Reuben Kaye brings THE most vicious, sensational, and captivating cabaret of this year’s fringe: gobsmacking, lap-invading brilliance.
Australia’s king of cabaret, Reuben Kaye, comes to Edinburgh armed with amazing outfits, a ground-shaking voice, and a wit so savage you’ll require a first aid kit.
Cabaret is not Jane MacDonald caterwauling on a cruise ship. I just wanted to put that out there, because that’s still what people conjure to mind when they think about the genre: especially Gary Barlow. If you end up putting Reuben Kaye on a boat, he’ll probably end up ruling the South Pacific as the worlds fiercest and fiercest pirate, plundering booty using nothing but his acerbic wit, tremendous voice, and domineering be-sequined presence.
If you want to see what real cabaret is, Reuben Kaye is one of the many cabaret shows at the Edinburgh Fringe Festival that will not only change your mind, but make you feel damn stupid for thinking that the Cilla Black tribute act you once saw on the Costa del Sol was the epitome of the genre. If you can only see one cabaret at the Edinburgh Fringe Festival this year, it unquestionably has to be Reuben Kaye.

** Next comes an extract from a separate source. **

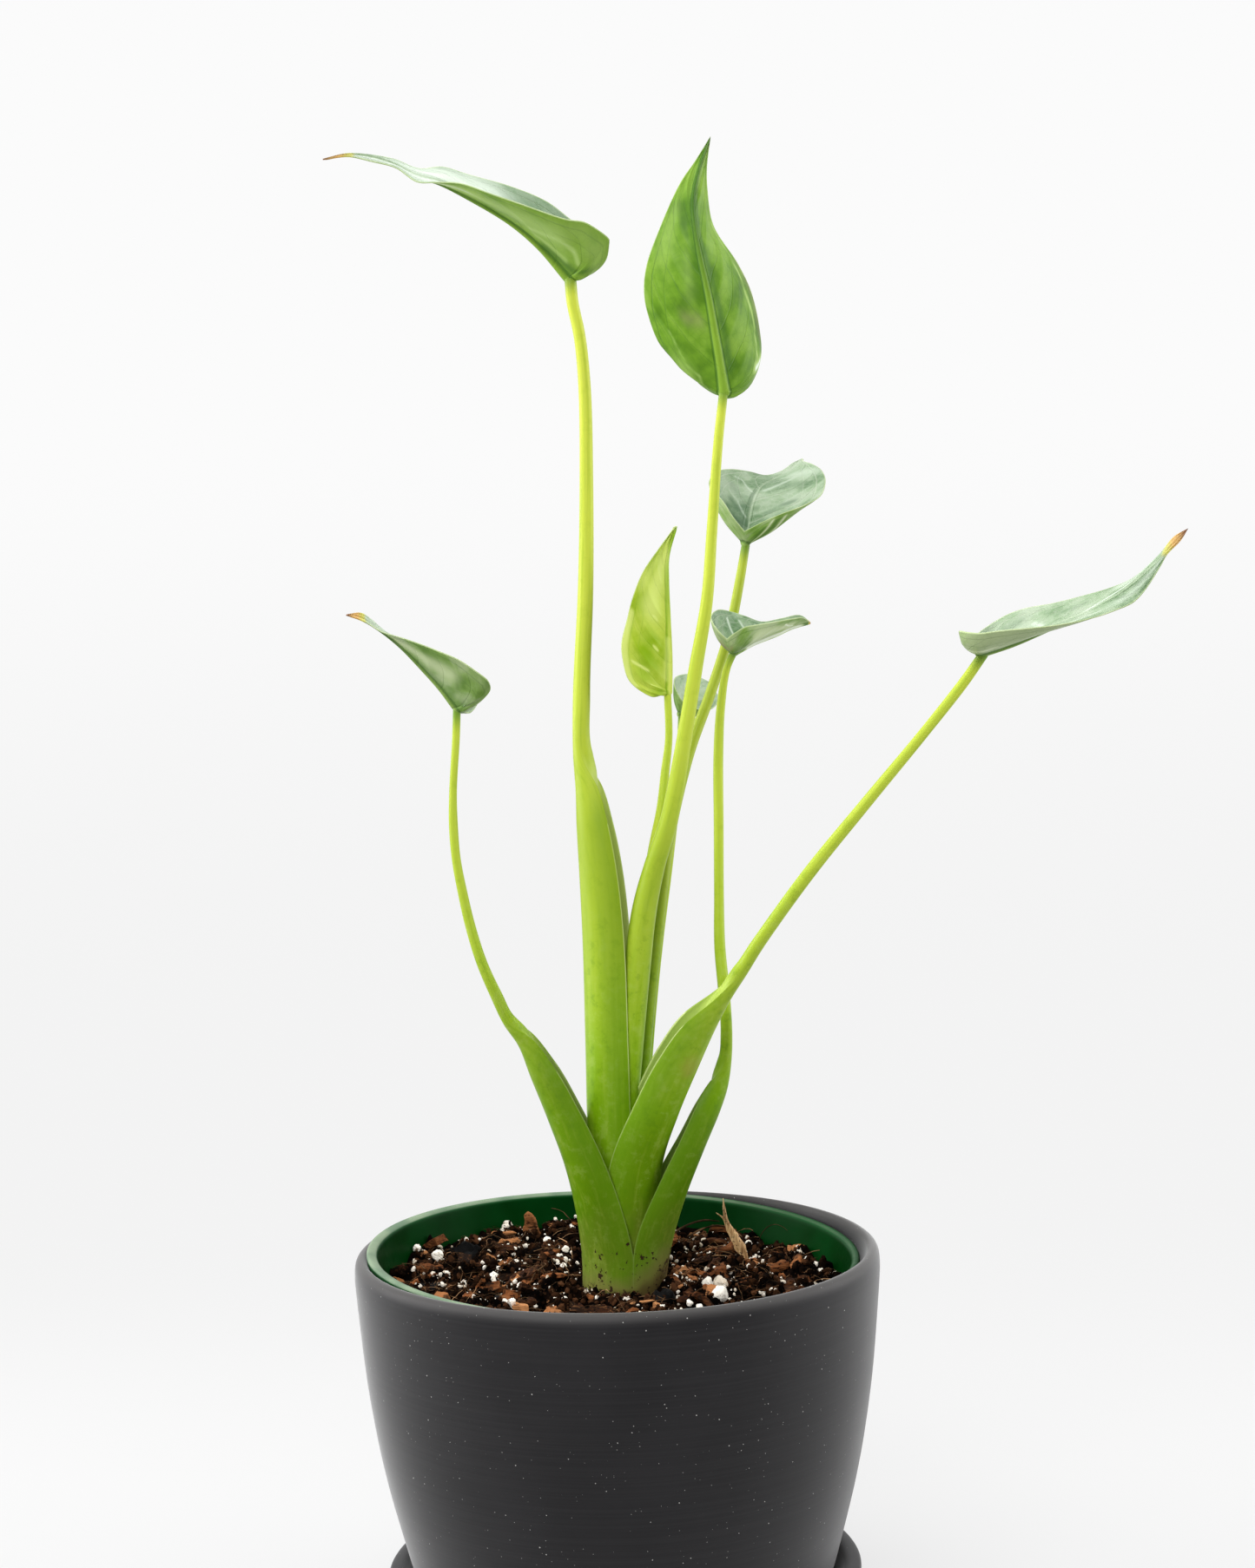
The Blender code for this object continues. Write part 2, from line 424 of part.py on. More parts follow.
def make_saucer(finish):
    inner = SAUCER_RADIUS - SAUCER_WALL
    profile = ((0, 0), (SAUCER_BASE_RADIUS, 0), (SAUCER_BASE_RADIUS + 2, 1.2), (SAUCER_RADIUS, SAUCER_HEIGHT - 2),
               (SAUCER_RADIUS - 1.2, SAUCER_HEIGHT - 0.4), (SAUCER_RADIUS - SAUCER_WALL / 2, SAUCER_HEIGHT),
               (inner + 0.8, SAUCER_HEIGHT - 0.6), (inner, SAUCER_HEIGHT - 2.2),
               (SAUCER_BASE_RADIUS - 2.5, SAUCER_FLOOR + 1.5), (SAUCER_BASE_RADIUS - 5, SAUCER_FLOOR),
               (0, SAUCER_FLOOR))
    return add_object("saucer", turned(profile, 48), finish)


def make_planter(finish):
    outside = [(radius, PLANTER_FOOT + height) for radius, height in PLANTER_OUTSIDE]
    lip = [(radius, PLANTER_TOP + drop) for radius, drop in PLANTER_LIP]
    inside_floor = PLANTER_FOOT + PLANTER_FLOOR
    inside = [(radius - PLANTER_WALL, height) for radius, height in outside[7:2:-2]]
    profile = [(0, PLANTER_FOOT)] + outside + lip + inside + [(57.0, inside_floor), (0, inside_floor)]
    return add_object("planter", turned(profile, 56), finish)


def make_nursery_pot(finish, tilt):
    """Modelled about the centre of its rim, where the tilting empty sits."""
    rim, neck, base = NURSERY_RIM_RADIUS, NURSERY_NECK_RADIUS, NURSERY_BASE_RADIUS
    floor = -NURSERY_HEIGHT
    profile = ((0, floor), (base - 1, floor), (base, floor + 1), (neck - 0.6, -NURSERY_RIM_DEPTH - 0.6),
               (rim, -NURSERY_RIM_DEPTH), (rim, -0.7), (rim - 0.8, 0), (rim - 1.5, 0), (neck - NURSERY_WALL, -1.8),
               (neck - NURSERY_WALL - 0.6, -NURSERY_RIM_DEPTH), (base - NURSERY_WALL, floor + NURSERY_WALL + 1),
               (base - NURSERY_WALL - 1, floor + NURSERY_WALL), (0, floor + NURSERY_WALL))
    return add_object("nursery_pot", turned(profile, 56), finish, tilt)


def inner_radius(depth):
    """Inside radius of the nursery pot, so far below its rim."""
    top = NURSERY_NECK_RADIUS - NURSERY_WALL - 0.6
    bottom = NURSERY_BASE_RADIUS - NURSERY_WALL
    run = NURSERY_HEIGHT - NURSERY_WALL - 1 - NURSERY_RIM_DEPTH
    return top + (bottom - top) * (depth - NURSERY_RIM_DEPTH) / run


def box_chip(length, width, thick):
    bm = bmesh.new()
    bmesh.ops.create_cube(bm, size=1)
    bmesh.ops.scale(bm, vec=(length, width, thick), verts=bm.verts)
    for vert in bm.verts:
        vert.co.x *= 1 - 0.25 * (vert.co.y > 0)
    return bm


def place(bm, x, y, z, turn, lean):
    import mathutils
    matrix = (mathutils.Matrix.Translation((x, y, z)) @ mathutils.Matrix.Rotation(math.radians(turn), 4, "Z")
              @ mathutils.Matrix.Rotation(math.radians(lean), 4, "Y"))
    bmesh.ops.transform(bm, matrix=matrix, verts=bm.verts)
    return bm


def make_soil(finish, tilt):
    """One body: the fill with a rough top, and the bark and perlite that lie half sunk in it."""
    draw = random.Random(7)
    waves = [(draw.uniform(0.08, 0.35), draw.uniform(0, math.tau), draw.uniform(0, math.tau)) for _ in range(9)]

    def relief(x, y):
        return SOIL_RELIEF * sum(math.sin(rate * (x * math.cos(way) + y * math.sin(way)) + phase)
                                 for rate, way, phase in waves) / 3

    def surface(x, y):
        return (NURSERY_TOP - SOIL_BELOW_RIM + relief(x, y) - x * math.tan(math.radians(NURSERY_TILT_DEG))
                + y * math.tan(math.radians(NURSERY_NOD_DEG)))

    segments = 44
    top = -SOIL_BELOW_RIM
    wall = inner_radius(SOIL_BELOW_RIM) - GAP
    bm = turned([(0, top)] + [(wall * ring / SOIL_RINGS, top) for ring in range(1, SOIL_RINGS + 1)]
                + [(inner_radius(NURSERY_HEIGHT - 4) - GAP, -NURSERY_HEIGHT + 4),
                   (inner_radius(NURSERY_HEIGHT - 4) - 2, -NURSERY_HEIGHT + NURSERY_WALL + GAP),
                   (0, -NURSERY_HEIGHT + NURSERY_WALL + GAP)], segments)
    for vert in bm.verts:
        radius = math.hypot(vert.co.x, vert.co.y)
        if vert.co.z > top - 1 and radius < wall - 1:
            vert.co.z += relief(vert.co.x, vert.co.y)
    soil = add_object("soil", bm, finish, tilt, 30)
    bits = []
    for x, y, z, turn, lean, length, width, thick in MARKED_CHIPS:
        bits.append(add_object("chip", place(box_chip(length, width, thick), x, y, z, turn, lean), None))
    while len(bits) < BARK_CHIPS:
        bearing, radius = draw.uniform(0, math.tau), wall * math.sqrt(draw.uniform(0.08, 0.8))
        x, y = radius * math.cos(bearing), radius * math.sin(bearing)
        chip = box_chip(draw.uniform(6, 11), draw.uniform(4, 6), draw.uniform(2, 3.5))
        place(chip, x, y, surface(x, y) + 0.4, draw.uniform(0, 360), draw.uniform(-28, 28))
        bits.append(add_object("chip", chip, None))
    for _ in range(PERLITE_GRAINS):
        bearing, radius = draw.uniform(0, math.tau), wall * math.sqrt(draw.uniform(0.07, 0.85))
        x, y = radius * math.cos(bearing), radius * math.sin(bearing)
        grain = bmesh.new()
        bmesh.ops.create_icosphere(grain, subdivisions=1, radius=draw.uniform(1.2, 2.1))
        place(grain, x, y, surface(x, y) + 0.5, draw.uniform(0, 360), 20)
        bits.append(add_object("grain", grain, None))
    splinter = bmesh_from(*tube(SPLINTER, 6))
    bits.append(add_object("splinter", splinter, None))
    group = bpy.data.collections.new("bits")
    for bit in bits:
        group.objects.link(bit)
    join = soil.modifiers.new("join", "BOOLEAN")
    join.operation = "UNION"
    join.operand_type = "COLLECTION"
    join.solver = "EXACT"
    join.collection = group
    carve(soil, [])
    for bit in bits:
        bpy.data.objects.remove(bit)
    bpy.data.collections.remove(group)
    hole = oval(STEM_ACROSS + 0.8, STEM_DEEP + 0.8, SHEATH_FOOT - GAP - CORM_HEIGHT - GAP, PLANTER_TOP, 28, 0.97)
    carve(soil, [add_object("hole", hole, None)])
    return soil


def tube(rows, sides):
    """Points and faces of a tapering round stick through (x, y, z, radius) rows."""
    rows = np.asarray(rows, float)
    angle = np.linspace(0, math.tau, sides, endpoint=False)
    points = [row[:3] + row[3] * np.stack([np.cos(angle), np.sin(angle), 0 * angle], axis=1) for row in rows]
    faces = [(i * sides + k, i * sides + (k + 1) % sides, (i + 1) * sides + (k + 1) % sides, (i + 1) * sides + k)
             for i in range(len(rows) - 1) for k in range(sides)]
    faces += [tuple(range(sides))[::-1], tuple(range((len(rows) - 1) * sides, len(rows) * sides))]
    return np.vstack(points), faces


def oval(across, deep, low, high, sides, foot=1.0):
    """An upright oval body about the stem, tapering to FOOT of its width at the bottom."""
    bm = bmesh.new()
    bmesh.ops.create_cone(bm, cap_ends=True, segments=sides, radius1=foot, radius2=1, depth=1)
    for vert in bm.verts:
        vert.co = (STEM_X + across * vert.co.x, STEM_Y + deep * vert.co.y, low + (high - low) * (vert.co.z + 0.5))
    return bm


def make_corm(finish):
    top = SHEATH_FOOT - GAP
    corm = add_object("corm", oval(STEM_ACROSS, STEM_DEEP, top - CORM_HEIGHT, top, 24, 0.7), finish)
    edge = corm.modifiers.new("rounded foot", "BEVEL")
    edge.width = 2.0 * MM
    edge.segments = 2
    edge.limit_method = "ANGLE"
    return corm


def make_plant(stalk_finish, blade_finishes):
    """Blades first, then the petioles from the youngest out, each cut clear of what it wraps."""
    for number, spec in BLADES.items():
        add_object(f"blade_{number}", blade(spec), blade_finishes.get(number, blade_finishes[0]), sharp=60)
    for place_in_order, number in enumerate(YOUNGEST_FIRST):
        spec = PETIOLES[number]
        sides = SHEATH_SIDES if spec["sheath"] else STALK_SIDES
        stalk = add_object(f"petiole_{number}", petiole(spec, sides), stalk_finish, sharp=50)
        cutters = [add_object("clear_blade", blade(BLADES[number], GAP), None)]
        for inner in reversed(YOUNGEST_FIRST[:place_in_order]):
            beside = number == 4 and inner == 6
            wrapped = petiole(PETIOLES[inner], SHEATH_SIDES if PETIOLES[inner]["sheath"] else STALK_SIDES,
                              grow=GAP + 0.1, filled=not beside)
            cutters.append(add_object(f"clear_{inner}", wrapped, None))
        carve(stalk, cutters)


def build():
    clear_scene()
    charcoal = material("charcoal_clay", (0.045, 0.044, 0.046), 0.6)
    green_plastic = material("green_plastic", (0.01, 0.09, 0.035), 0.35)
    earth = material("potting_mix", (0.045, 0.026, 0.017), 0.9)
    corm_skin = material("corm_skin", (0.25, 0.17, 0.09), 0.8)
    stalk = material("petiole_green", (0.34, 0.52, 0.05), 0.4)
    leaf = material("leaf_green", (0.12, 0.26, 0.07), 0.45)
    young_leaf = material("young_leaf_green", (0.36, 0.55, 0.06), 0.4)
    tilt = bpy.data.objects.new("nursery_tilt", None)
    bpy.context.collection.objects.link(tilt)
    tilt.location = (NURSERY_SHIFT * MM, 0, NURSERY_TOP * MM)
    tilt.rotation_euler = (math.radians(NURSERY_NOD_DEG), math.radians(NURSERY_TILT_DEG), 0)
    make_saucer(charcoal)
    make_planter(charcoal)
    make_nursery_pot(green_plastic, tilt)
    make_soil(earth, tilt)
    make_corm(corm_skin)
    make_plant(stalk, {0: leaf, 7: young_leaf})


build()
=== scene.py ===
"""The looks of a tiny dancer alocasia in its nursery pot, planter and saucer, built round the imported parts.

Lengths are written in millimetres from the point under the pot's centre on the table, with X to the right,
Y away from the viewer and Z up.
"""
import math
import random

import bmesh
import bpy
import numpy as np
from mathutils import Matrix, Vector, noise


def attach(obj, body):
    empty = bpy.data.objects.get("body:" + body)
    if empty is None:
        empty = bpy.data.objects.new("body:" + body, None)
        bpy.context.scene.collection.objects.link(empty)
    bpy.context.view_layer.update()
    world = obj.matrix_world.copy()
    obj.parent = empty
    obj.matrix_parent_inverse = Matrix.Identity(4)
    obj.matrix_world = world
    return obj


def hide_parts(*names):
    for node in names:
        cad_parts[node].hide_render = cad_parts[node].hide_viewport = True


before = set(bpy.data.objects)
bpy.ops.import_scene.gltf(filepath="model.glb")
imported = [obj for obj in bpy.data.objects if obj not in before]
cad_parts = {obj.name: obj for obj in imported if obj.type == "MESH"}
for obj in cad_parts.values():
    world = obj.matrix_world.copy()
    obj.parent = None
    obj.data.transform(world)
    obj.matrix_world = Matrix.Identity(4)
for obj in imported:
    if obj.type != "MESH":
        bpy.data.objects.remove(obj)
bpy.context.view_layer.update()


# Saucer: a shallow tray of the same dark clay as the planter, turned on a wheel and fired matt.
# It is one piece with a thick rounded rim, and the planter stands loose on its floor.

MM = 0.001
SAUCER = ((0, 0, 0), (69.5, 0, 1.5), (77.1, 20, 2.4), (71.6, 20, 2.2), (65.0, 4.2, 3.5), (0, 4.2, 0))
TURNED_SIDES = 224
SIDE_SHARE = 0.48                   # the most of an outline's side that a corner's rounding takes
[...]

What’s absolutely astonishing about Kaye’s act is that just how intimately involved in the genre, its structure, and its tropes he is. Throughout the show, Kaye will unmercifully send up cabaret with near academic precision only to instantly launch into one of the most perfect cabaret performances you’ll ever see. You’ll laugh till you cry as he tears apart the idea of cabaret as melancholic introspection of an artist, to hanging on his every word and note as he regales to us the story of his high school crush to the strains of a most spectacular take on Kate Bush’s “Wuthering Heights”. Kaye has you completely in his grasp, having you struggling to breath through the huge laughs to being completely transfixed by his bewitching performance.
I know it sounds like hyperbole, but I honestly don’t think I’ve ever been as stupefied by a cabaret show as I have by Reuben Kaye. Kaye has a panache and a gravity that draws you right into the show, even if his stature and full-on interactions with the audience makes him simultaneously petrifying. But it’s all part of a sensational act that knocks others out of the park. Sides in tatters from the hilarious patter and jaw bruised from hitting the floor, you leave euphorically savaged by this glittering behemoth of cabaret.
I have to say that you really shouldn’t see Reuben Kaye if you’re easily offended or precious in your sensitivities. Expect explicit references to homosexual intercourse, strong references to hardcore drug abuse, and quips about lesser-abled celebrities, to name but some of the shocking hilarities thrown at the audience the night I was there. But despite all of these being completely outrageous, Kaye turns them into comedy platinum nuggets.
Furthermore, Kaye’s crowd work is absolutely indomitable as his persona. Not situation can faze him and there isn’t anything he can’t turn into a roaring din of laughter. No audience member should expect to get off scott-free from the show. Even critics like myself, who usually enjoy the privilege of being tactfully ignored by most artists, can end up getting a lapful of Kaye’s diamond-tipped barbs.
But the real splendour of Kaye’s performance is in his presence and voice during musical numbers. He can belt better than most divas dead or alive, putting modern-day brats to utter shame, with a power and pathos that floods the entire room blissfully drowning you. You are 100% captivated by him from start to finish better than anything else on the scene.
Reuben Kaye is the absolute antidote to and the pristine paragon of cabaret. Riotous, fabulous, brilliant, he may be from a land down under, but he’s absolutely on top.